*RECORDS SHOWN*:
_ _ _

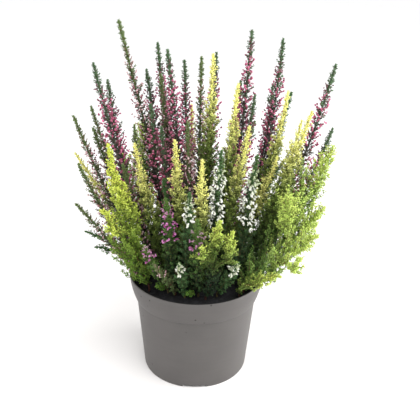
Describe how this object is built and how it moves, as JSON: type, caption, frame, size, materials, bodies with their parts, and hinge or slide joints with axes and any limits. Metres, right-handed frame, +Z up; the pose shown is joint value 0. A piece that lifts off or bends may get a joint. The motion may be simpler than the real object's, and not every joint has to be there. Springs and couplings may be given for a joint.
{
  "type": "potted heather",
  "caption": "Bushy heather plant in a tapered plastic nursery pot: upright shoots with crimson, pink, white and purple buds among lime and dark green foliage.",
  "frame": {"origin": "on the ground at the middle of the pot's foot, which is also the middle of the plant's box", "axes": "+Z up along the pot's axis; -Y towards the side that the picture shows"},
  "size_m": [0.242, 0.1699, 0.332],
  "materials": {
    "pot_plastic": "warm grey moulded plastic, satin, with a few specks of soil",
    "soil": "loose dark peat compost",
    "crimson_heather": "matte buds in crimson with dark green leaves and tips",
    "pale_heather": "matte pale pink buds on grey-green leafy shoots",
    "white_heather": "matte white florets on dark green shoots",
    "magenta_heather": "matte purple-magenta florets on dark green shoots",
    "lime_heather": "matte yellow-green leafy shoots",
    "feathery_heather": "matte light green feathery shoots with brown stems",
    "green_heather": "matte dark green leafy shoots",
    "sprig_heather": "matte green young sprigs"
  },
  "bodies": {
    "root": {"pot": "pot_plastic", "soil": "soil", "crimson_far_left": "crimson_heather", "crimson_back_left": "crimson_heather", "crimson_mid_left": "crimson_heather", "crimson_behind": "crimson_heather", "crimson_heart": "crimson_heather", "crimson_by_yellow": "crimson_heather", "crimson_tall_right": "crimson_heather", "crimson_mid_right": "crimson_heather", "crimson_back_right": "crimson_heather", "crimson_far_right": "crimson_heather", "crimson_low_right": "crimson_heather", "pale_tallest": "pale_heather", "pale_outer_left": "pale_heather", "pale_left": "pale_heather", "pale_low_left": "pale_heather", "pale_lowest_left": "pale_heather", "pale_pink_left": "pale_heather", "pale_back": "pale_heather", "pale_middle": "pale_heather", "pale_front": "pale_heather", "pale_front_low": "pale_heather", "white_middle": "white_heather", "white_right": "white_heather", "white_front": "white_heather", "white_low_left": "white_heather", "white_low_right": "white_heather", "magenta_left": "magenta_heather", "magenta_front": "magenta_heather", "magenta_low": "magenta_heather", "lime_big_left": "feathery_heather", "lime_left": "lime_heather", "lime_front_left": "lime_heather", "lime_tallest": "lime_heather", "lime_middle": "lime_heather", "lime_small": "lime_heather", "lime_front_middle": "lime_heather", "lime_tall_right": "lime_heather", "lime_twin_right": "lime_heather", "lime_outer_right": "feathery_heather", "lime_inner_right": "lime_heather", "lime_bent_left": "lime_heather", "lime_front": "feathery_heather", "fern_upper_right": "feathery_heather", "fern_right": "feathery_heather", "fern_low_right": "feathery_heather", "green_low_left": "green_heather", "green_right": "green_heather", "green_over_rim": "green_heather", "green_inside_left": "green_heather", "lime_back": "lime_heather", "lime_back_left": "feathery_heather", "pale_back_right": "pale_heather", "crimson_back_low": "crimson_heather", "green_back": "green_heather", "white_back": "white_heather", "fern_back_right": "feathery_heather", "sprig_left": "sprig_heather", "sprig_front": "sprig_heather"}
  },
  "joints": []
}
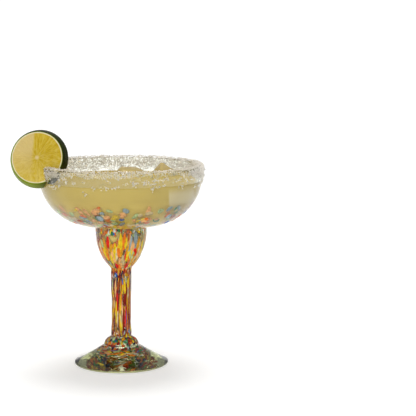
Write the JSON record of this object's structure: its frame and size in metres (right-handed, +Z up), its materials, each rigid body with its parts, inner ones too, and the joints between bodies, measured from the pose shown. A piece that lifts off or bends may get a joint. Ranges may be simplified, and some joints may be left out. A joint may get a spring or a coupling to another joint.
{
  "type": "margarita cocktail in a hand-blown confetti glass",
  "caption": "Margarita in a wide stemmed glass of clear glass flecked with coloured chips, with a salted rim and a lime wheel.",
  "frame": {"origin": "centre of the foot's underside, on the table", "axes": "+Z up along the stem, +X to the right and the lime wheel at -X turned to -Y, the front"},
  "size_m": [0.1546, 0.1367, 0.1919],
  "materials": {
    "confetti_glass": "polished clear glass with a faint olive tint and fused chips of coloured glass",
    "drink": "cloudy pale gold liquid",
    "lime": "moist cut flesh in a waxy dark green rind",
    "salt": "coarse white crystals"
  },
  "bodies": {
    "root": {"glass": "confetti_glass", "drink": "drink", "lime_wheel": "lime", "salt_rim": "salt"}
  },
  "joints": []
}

_ _ _

Set down all of the records shown above once more, exactly.

*OUTPUT OF THE EXERCISE*:
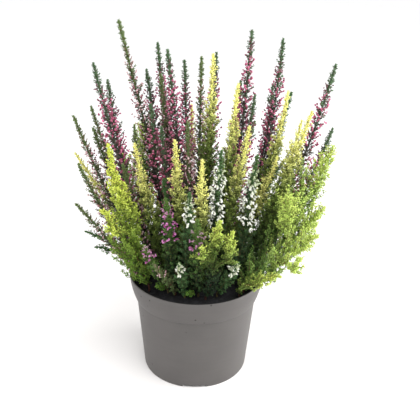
Describe how this object is built and how it moves, as JSON: type, caption, frame, size, materials, bodies with their parts, and hinge or slide joints with axes and any limits. Metres, right-handed frame, +Z up; the pose shown is joint value 0. A piece that lifts off or bends may get a joint. The motion may be simpler than the real object's, and not every joint has to be there. Springs and couplings may be given for a joint.
{
  "type": "potted heather",
  "caption": "Bushy heather plant in a tapered plastic nursery pot: upright shoots with crimson, pink, white and purple buds among lime and dark green foliage.",
  "frame": {"origin": "on the ground at the middle of the pot's foot, which is also the middle of the plant's box", "axes": "+Z up along the pot's axis; -Y towards the side that the picture shows"},
  "size_m": [0.242, 0.1699, 0.332],
  "materials": {
    "pot_plastic": "warm grey moulded plastic, satin, with a few specks of soil",
    "soil": "loose dark peat compost",
    "crimson_heather": "matte buds in crimson with dark green leaves and tips",
    "pale_heather": "matte pale pink buds on grey-green leafy shoots",
    "white_heather": "matte white florets on dark green shoots",
    "magenta_heather": "matte purple-magenta florets on dark green shoots",
    "lime_heather": "matte yellow-green leafy shoots",
    "feathery_heather": "matte light green feathery shoots with brown stems",
    "green_heather": "matte dark green leafy shoots",
    "sprig_heather": "matte green young sprigs"
  },
  "bodies": {
    "root": {"pot": "pot_plastic", "soil": "soil", "crimson_far_left": "crimson_heather", "crimson_back_left": "crimson_heather", "crimson_mid_left": "crimson_heather", "crimson_behind": "crimson_heather", "crimson_heart": "crimson_heather", "crimson_by_yellow": "crimson_heather", "crimson_tall_right": "crimson_heather", "crimson_mid_right": "crimson_heather", "crimson_back_right": "crimson_heather", "crimson_far_right": "crimson_heather", "crimson_low_right": "crimson_heather", "pale_tallest": "pale_heather", "pale_outer_left": "pale_heather", "pale_left": "pale_heather", "pale_low_left": "pale_heather", "pale_lowest_left": "pale_heather", "pale_pink_left": "pale_heather", "pale_back": "pale_heather", "pale_middle": "pale_heather", "pale_front": "pale_heather", "pale_front_low": "pale_heather", "white_middle": "white_heather", "white_right": "white_heather", "white_front": "white_heather", "white_low_left": "white_heather", "white_low_right": "white_heather", "magenta_left": "magenta_heather", "magenta_front": "magenta_heather", "magenta_low": "magenta_heather", "lime_big_left": "feathery_heather", "lime_left": "lime_heather", "lime_front_left": "lime_heather", "lime_tallest": "lime_heather", "lime_middle": "lime_heather", "lime_small": "lime_heather", "lime_front_middle": "lime_heather", "lime_tall_right": "lime_heather", "lime_twin_right": "lime_heather", "lime_outer_right": "feathery_heather", "lime_inner_right": "lime_heather", "lime_bent_left": "lime_heather", "lime_front": "feathery_heather", "fern_upper_right": "feathery_heather", "fern_right": "feathery_heather", "fern_low_right": "feathery_heather", "green_low_left": "green_heather", "green_right": "green_heather", "green_over_rim": "green_heather", "green_inside_left": "green_heather", "lime_back": "lime_heather", "lime_back_left": "feathery_heather", "pale_back_right": "pale_heather", "crimson_back_low": "crimson_heather", "green_back": "green_heather", "white_back": "white_heather", "fern_back_right": "feathery_heather", "sprig_left": "sprig_heather", "sprig_front": "sprig_heather"}
  },
  "joints": []
}
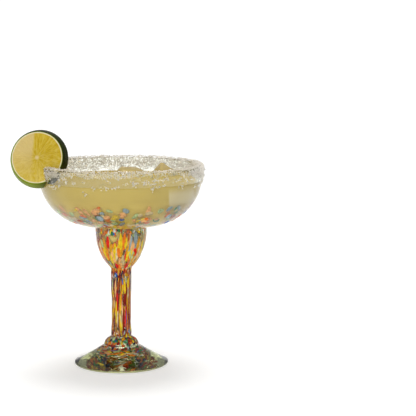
Write the JSON record of this object's structure: its frame and size in metres (right-handed, +Z up), its materials, each rigid body with its parts, inner ones too, and the joints between bodies, measured from the pose shown. A piece that lifts off or bends may get a joint. Ranges may be simplified, and some joints may be left out. A joint may get a spring or a coupling to another joint.
{
  "type": "margarita cocktail in a hand-blown confetti glass",
  "caption": "Margarita in a wide stemmed glass of clear glass flecked with coloured chips, with a salted rim and a lime wheel.",
  "frame": {"origin": "centre of the foot's underside, on the table", "axes": "+Z up along the stem, +X to the right and the lime wheel at -X turned to -Y, the front"},
  "size_m": [0.1546, 0.1367, 0.1919],
  "materials": {
    "confetti_glass": "polished clear glass with a faint olive tint and fused chips of coloured glass",
    "drink": "cloudy pale gold liquid",
    "lime": "moist cut flesh in a waxy dark green rind",
    "salt": "coarse white crystals"
  },
  "bodies": {
    "root": {"glass": "confetti_glass", "drink": "drink", "lime_wheel": "lime", "salt_rim": "salt"}
  },
  "joints": []
}